• [Your instructions]
Please output the data below exactly as given, starting at its first line and stopping after the line that contains "head_r = 4.8; // [4.7:0.05:4.9]".

• [Data provided]
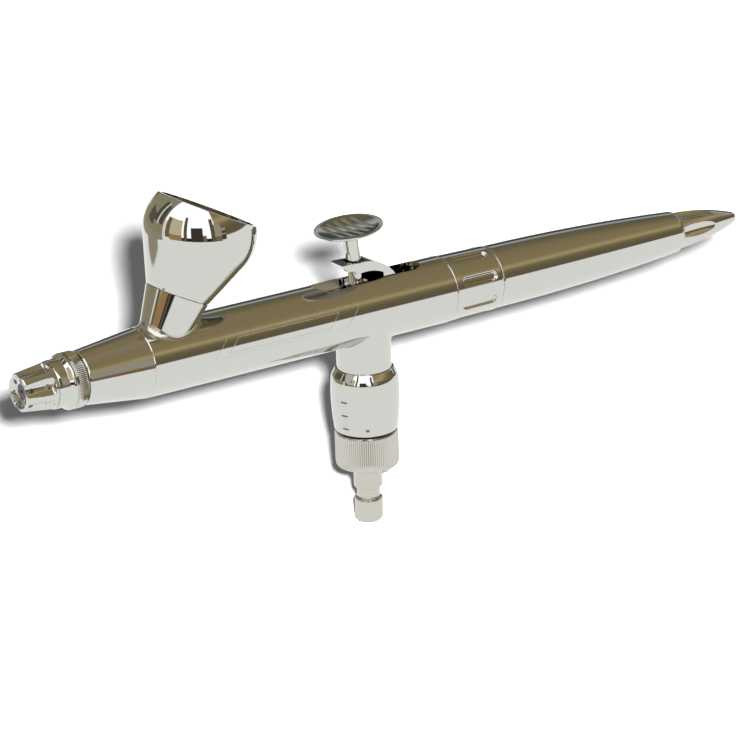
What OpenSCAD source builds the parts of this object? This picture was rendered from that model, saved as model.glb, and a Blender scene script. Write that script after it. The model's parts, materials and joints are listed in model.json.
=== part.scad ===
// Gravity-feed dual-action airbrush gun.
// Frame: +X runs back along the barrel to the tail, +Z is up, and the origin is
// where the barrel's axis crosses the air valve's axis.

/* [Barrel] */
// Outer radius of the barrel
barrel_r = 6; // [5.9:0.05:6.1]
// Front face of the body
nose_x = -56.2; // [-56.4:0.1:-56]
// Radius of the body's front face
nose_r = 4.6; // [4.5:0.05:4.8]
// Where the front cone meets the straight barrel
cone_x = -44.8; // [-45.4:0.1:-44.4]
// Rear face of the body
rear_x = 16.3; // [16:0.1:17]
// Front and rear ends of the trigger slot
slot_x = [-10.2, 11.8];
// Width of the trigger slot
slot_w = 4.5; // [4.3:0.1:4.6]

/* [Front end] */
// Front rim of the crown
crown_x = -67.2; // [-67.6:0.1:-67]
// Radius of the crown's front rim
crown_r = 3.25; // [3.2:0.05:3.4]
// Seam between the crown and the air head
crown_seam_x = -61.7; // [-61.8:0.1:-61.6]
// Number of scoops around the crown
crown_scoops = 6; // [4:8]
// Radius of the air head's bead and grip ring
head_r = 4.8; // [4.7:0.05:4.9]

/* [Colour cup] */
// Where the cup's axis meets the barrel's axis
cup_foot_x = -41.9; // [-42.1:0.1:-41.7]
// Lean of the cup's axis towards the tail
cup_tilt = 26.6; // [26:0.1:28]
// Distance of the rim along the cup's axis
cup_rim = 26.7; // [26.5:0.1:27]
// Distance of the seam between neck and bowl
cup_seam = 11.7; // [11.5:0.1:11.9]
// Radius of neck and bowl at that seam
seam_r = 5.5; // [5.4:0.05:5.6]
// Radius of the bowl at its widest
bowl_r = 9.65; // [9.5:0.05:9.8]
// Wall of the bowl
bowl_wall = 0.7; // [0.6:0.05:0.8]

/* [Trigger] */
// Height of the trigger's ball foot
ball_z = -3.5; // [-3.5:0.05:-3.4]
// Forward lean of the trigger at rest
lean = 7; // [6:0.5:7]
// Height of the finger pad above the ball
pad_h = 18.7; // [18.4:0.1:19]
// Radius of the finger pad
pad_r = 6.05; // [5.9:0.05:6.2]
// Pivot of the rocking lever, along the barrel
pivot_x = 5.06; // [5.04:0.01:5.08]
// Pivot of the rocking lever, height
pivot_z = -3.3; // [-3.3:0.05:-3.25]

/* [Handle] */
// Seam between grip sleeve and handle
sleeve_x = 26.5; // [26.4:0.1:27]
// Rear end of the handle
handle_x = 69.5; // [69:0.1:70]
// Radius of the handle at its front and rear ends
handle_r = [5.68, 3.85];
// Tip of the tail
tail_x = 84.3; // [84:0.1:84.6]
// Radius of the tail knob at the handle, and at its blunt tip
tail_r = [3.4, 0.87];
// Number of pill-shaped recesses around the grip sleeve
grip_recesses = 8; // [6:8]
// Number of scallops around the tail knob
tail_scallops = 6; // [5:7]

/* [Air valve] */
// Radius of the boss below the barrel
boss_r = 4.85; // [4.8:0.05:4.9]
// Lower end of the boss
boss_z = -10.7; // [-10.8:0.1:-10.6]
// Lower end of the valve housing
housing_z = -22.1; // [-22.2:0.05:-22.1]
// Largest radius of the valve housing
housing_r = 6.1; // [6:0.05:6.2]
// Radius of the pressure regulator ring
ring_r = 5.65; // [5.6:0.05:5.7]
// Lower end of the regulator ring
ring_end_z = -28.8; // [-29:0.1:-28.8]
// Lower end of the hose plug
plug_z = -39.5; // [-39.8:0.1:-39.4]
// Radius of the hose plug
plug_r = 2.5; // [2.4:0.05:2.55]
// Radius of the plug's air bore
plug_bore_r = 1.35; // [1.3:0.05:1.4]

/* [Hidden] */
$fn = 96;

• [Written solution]
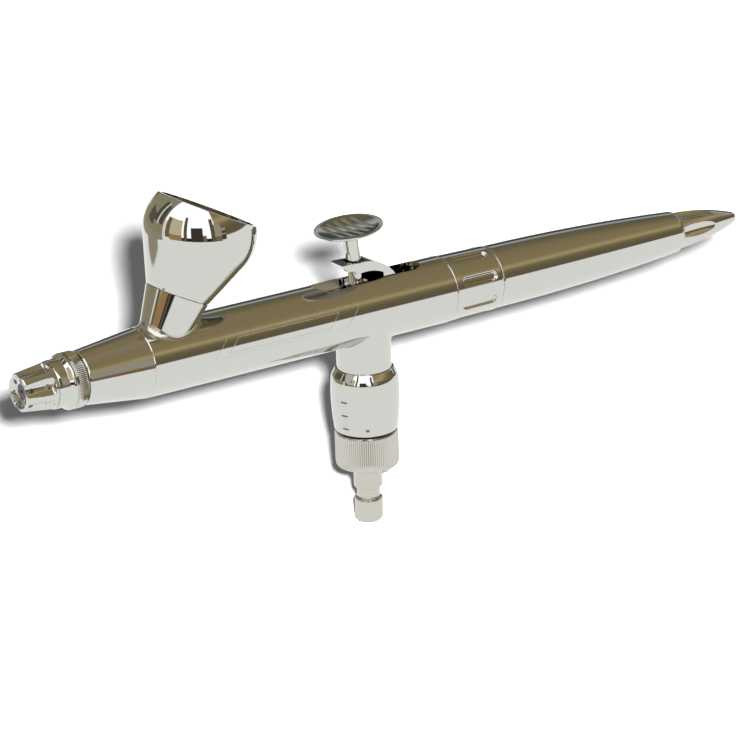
What OpenSCAD source builds the parts of this object? This picture was rendered from that model, saved as model.glb, and a Blender scene script. Write that script after it. The model's parts, materials and joints are listed in model.json.
=== part.scad ===
// Gravity-feed dual-action airbrush gun.
// Frame: +X runs back along the barrel to the tail, +Z is up, and the origin is
// where the barrel's axis crosses the air valve's axis.

/* [Barrel] */
// Outer radius of the barrel
barrel_r = 6; // [5.9:0.05:6.1]
// Front face of the body
nose_x = -56.2; // [-56.4:0.1:-56]
// Radius of the body's front face
nose_r = 4.6; // [4.5:0.05:4.8]
// Where the front cone meets the straight barrel
cone_x = -44.8; // [-45.4:0.1:-44.4]
// Rear face of the body
rear_x = 16.3; // [16:0.1:17]
// Front and rear ends of the trigger slot
slot_x = [-10.2, 11.8];
// Width of the trigger slot
slot_w = 4.5; // [4.3:0.1:4.6]

/* [Front end] */
// Front rim of the crown
crown_x = -67.2; // [-67.6:0.1:-67]
// Radius of the crown's front rim
crown_r = 3.25; // [3.2:0.05:3.4]
// Seam between the crown and the air head
crown_seam_x = -61.7; // [-61.8:0.1:-61.6]
// Number of scoops around the crown
crown_scoops = 6; // [4:8]
// Radius of the air head's bead and grip ring
head_r = 4.8; // [4.7:0.05:4.9]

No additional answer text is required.